Transitioning From Classroom to Clinic - What I Didn't Expect
This is my first time being a part of a Legal Clinic and honestly it was not what I was expecting. To be totally truthful, I’m not sure what my expectations were going into it. All I knew was that it would be a great opportunity because I would be getting hands on experience working with clients and improving my research skills. What I did NOT expect was to be pushed so far outside of my comfort zone that I would break down in tears in front of my professor.
Being a part of a Legal Clinic is completely different than being in class and learning about the law. In a class the professor tells you what to read, what to research, and that there is an answer out there to my questions. In the Clinic, Professor Lawton does guide you, to some extent, but you have to figure out what to research. And sadly, there is no easy answer to your client’s legal question. I learned that lesson the hard way. I spent several hours researching, searching every database I could think of and came up with no answer. To my astonishment, when I told the professor that I tried and could not find the answer, a tiny smirk appeared on her face. She knew I would do that, and she knew there would be no answer. I found out that I would have to come up with the answer myself, by reading statutes, case law, executive orders, state polices, etc. I was dumbfounded, I just couldn’t believe it, and finding out this awful truth only added to my stress.
Transitioning from classroom to Clinic has definitely been one frustrating process for me. I keep expecting the professor to tell me what do, what to research, where I can find everything I need. But instead she just looks at me, and calmly says, “Well what do you think you should do next? What do you think you need to research to provide a sufficient answer to your client?” And I cannot express just how frustrating and annoying that is! And I know she asks me these questions to prepare me for the real world, because when I am out there working my boss won’t tell me what to do or what to research; I will have to figure all that out on my own. So, even though I appreciate my professor for taking the time to teach me how to be an effective lawyer, it still frustrates me to no end.
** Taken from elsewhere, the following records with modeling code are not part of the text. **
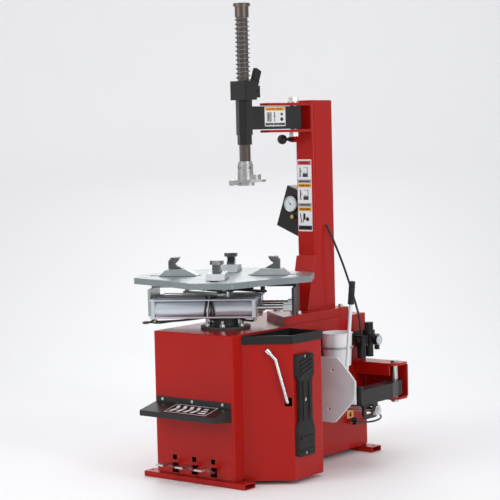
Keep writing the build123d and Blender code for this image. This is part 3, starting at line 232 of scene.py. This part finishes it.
bucket_white = surface("white_bucket_plastic", (0.84, 0.83, 0.85), (0.74, 0.73, 0.75), 0.35, mottle=8,
                       patch=0.6,
                       grain=300, depth=0.06, edge=(0.9, 0.9, 0.9))
galvanised = surface("galvanised_strip", (0.42, 0.43, 0.44), (0.26, 0.27, 0.28), 0.42, metal=0.9, mottle=60,
                     patch=0.9, grain=220, depth=0.12)
brass = surface("machined_brass", (0.62, 0.44, 0.17), (0.46, 0.32, 0.12), 0.28, metal=1.0, mottle=50,
                grain=400,
                depth=0.06, edge=(0.85, 0.7, 0.4), edge_r=0.0008)
paper = surface("label_white_film", (0.80, 0.79, 0.80), (0.70, 0.69, 0.71), 0.42, mottle=60, grain=500,
                depth=0.03)
ink = surface("label_black_ink", (0.014, 0.014, 0.016), (0.03, 0.03, 0.032), 0.45, mottle=80, grain=500,
              depth=0.03)
amber = surface("label_amber_ink", (0.80, 0.36, 0.02), (0.68, 0.30, 0.02), 0.42, mottle=60, grain=500,
                depth=0.03)
scarlet = surface("label_red_ink", (0.56, 0.035, 0.03), (0.46, 0.03, 0.025), 0.42, mottle=60, grain=500,
                  depth=0.03)
ash = surface("label_grey_ink", (0.30, 0.30, 0.31), (0.24, 0.24, 0.25), 0.45, mottle=60, grain=500,
              depth=0.03)
dial_white = surface("dial_face_white", (0.68, 0.76, 0.78), (0.58, 0.67, 0.70), 0.30, mottle=50, grain=400,
                     depth=0.02, coat=0.8)

FINISHES = {
    red: "cabinet_shell side_pocket rear_cover base_frame column arm_bracket breaker_bracket",
    black_paint: "pedal_hood swing_arm lock_block breaker_arm cam_plate breaker_cylinder gauge_box "
                 "pedal_frame",
    plate_steel: "breaker_blade",
    jaw_steel: "front_jaw rear_jaw right_jaw",
    hanger_grey: "left_jaw",
    dark_steel: "hex_shaft shaft_cap",
    zinc: "fasteners pivot_pins clamp_pedal breaker_pedal turntable_pedal worm_shaft table_spindle "
          "head_roller",
    chrome: "clamp_rods breaker_rod pry_bar",
    claw_steel: "front_jaw_claw rear_jaw_claw left_jaw_claw right_jaw_claw",
    table_grey: "table_top",
    cast: "mount_head head_collar",
    barrel: "clamp_barrels",
    iron: "gearbox_case motor_pulley drive_motor",
    plastic: "tool_tray lock_lever stop_knob regulator_knob air_unit pressure_gauges",
    rubber: "bead_pad drive_belt handle_grip",
    hose_rubber: "air_hose power_cord cord_plug",
    bucket_white: "soap_bucket",
    galvanised: "bucket_ring shaft_spring",
    brass: "inflate_button",
}
for finish, names in FINISHES.items():
    for name in names.split():
        nodes[name].data.materials.clear()
        nodes[name].data.materials.append(finish)


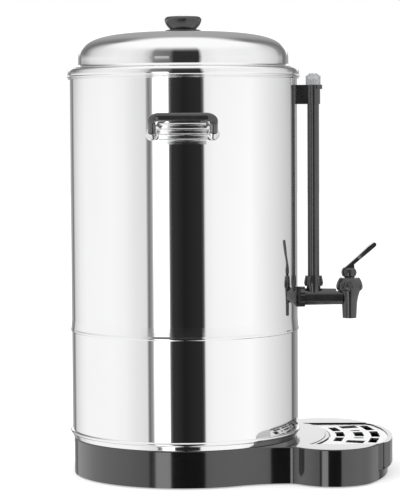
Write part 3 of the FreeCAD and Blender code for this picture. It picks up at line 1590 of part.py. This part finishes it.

But even though this is an EXTREMELY frustrating and stressful process, I am so grateful to be experiencing it. Professor Lawton is one of the hardest, most honest, and best professors I have ever had. She makes me want to do better and keep trying, because she told us as long as we don’t give up, she won’t give up on us. And since I can use all the help I can get, I will not be giving up. I will continue to push myself and I know I will stumble along the way, but that’s ok, because I know Professor Lawton will be there to show me why I stumbled and how I can avoid stumbling in the future.